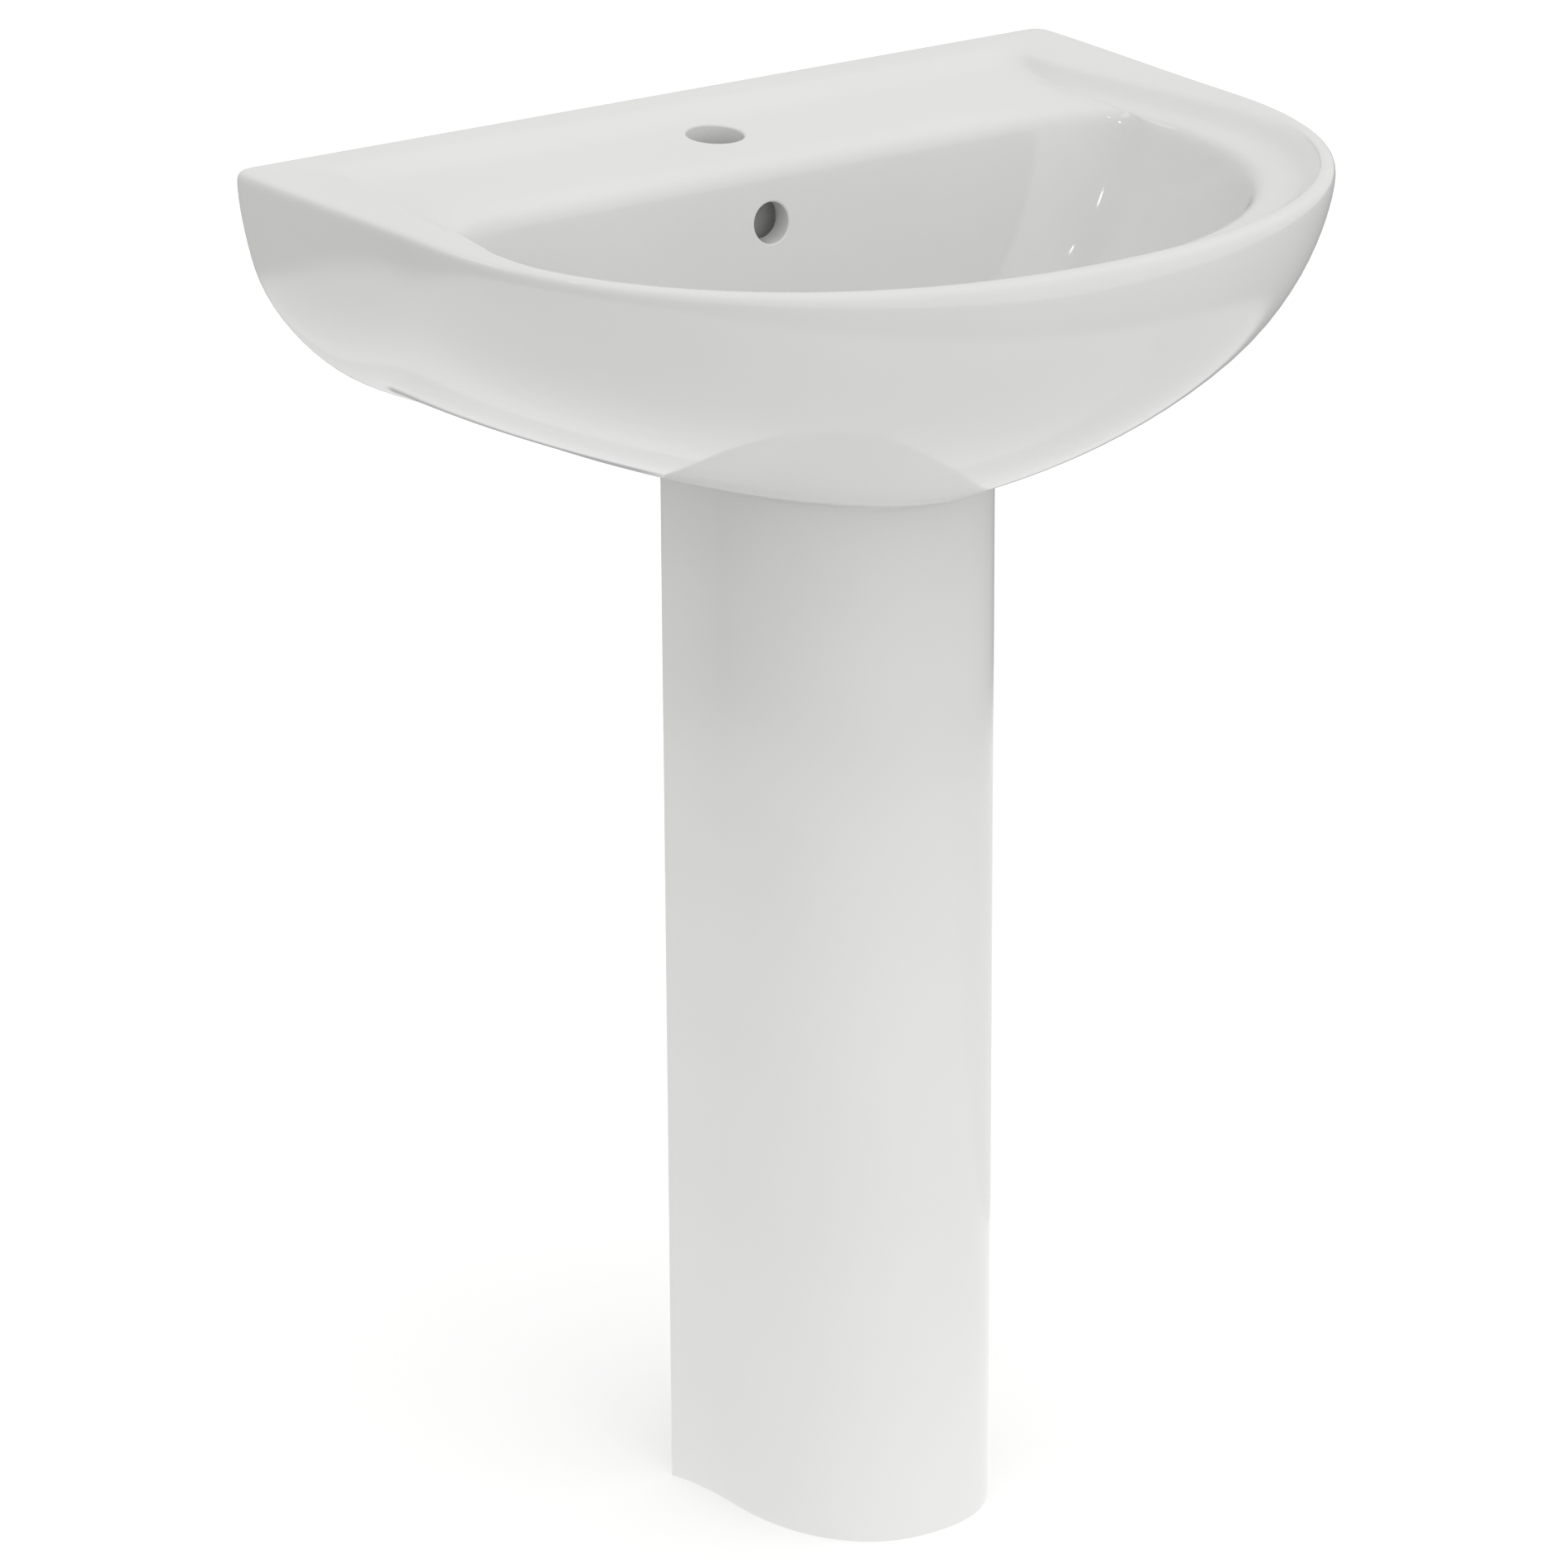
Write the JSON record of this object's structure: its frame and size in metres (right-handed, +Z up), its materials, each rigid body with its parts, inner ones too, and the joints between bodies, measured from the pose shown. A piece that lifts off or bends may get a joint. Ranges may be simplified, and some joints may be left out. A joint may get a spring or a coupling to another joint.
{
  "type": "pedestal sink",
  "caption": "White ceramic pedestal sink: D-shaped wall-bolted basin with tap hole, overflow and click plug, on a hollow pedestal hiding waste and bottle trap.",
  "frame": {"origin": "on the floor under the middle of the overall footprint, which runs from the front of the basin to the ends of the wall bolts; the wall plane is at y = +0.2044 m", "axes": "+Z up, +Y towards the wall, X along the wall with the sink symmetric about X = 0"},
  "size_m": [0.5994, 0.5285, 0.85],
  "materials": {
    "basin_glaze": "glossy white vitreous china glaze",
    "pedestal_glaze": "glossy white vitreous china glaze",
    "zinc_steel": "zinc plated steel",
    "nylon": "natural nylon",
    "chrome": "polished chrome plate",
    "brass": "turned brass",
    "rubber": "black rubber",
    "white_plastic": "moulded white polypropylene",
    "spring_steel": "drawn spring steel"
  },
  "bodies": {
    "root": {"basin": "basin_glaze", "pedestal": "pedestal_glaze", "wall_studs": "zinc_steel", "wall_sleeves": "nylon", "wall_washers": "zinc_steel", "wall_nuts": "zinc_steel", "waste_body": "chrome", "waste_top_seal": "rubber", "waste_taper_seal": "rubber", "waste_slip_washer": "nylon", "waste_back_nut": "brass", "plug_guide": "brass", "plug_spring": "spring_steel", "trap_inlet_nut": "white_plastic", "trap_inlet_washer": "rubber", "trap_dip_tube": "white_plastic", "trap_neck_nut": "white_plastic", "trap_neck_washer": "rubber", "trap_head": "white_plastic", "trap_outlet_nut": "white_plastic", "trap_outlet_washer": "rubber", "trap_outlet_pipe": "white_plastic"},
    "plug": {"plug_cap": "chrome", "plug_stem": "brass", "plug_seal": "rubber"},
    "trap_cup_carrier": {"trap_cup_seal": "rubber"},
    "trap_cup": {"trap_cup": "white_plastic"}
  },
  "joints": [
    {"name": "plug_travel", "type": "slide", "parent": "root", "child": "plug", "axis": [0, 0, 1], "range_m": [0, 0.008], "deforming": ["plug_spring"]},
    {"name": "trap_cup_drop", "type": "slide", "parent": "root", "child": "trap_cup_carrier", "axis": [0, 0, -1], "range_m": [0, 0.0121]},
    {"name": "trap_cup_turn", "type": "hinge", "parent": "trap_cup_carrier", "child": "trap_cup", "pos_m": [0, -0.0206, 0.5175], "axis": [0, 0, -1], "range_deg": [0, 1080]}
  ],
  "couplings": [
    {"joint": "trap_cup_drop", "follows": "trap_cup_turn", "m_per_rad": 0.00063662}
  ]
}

__________

List all lines where "bodies" occurs.

Write the JSON record of this object's structure: its frame and size in metres (right-handed, +Z up), its materials, each rigid body with its parts, inner ones too, and the joints between bodies, measured from the pose shown. A piece that lifts off or bends may get a joint. Ranges may be simplified, and some joints may be left out. A joint may get a spring or a coupling to another joint.
  "bodies": {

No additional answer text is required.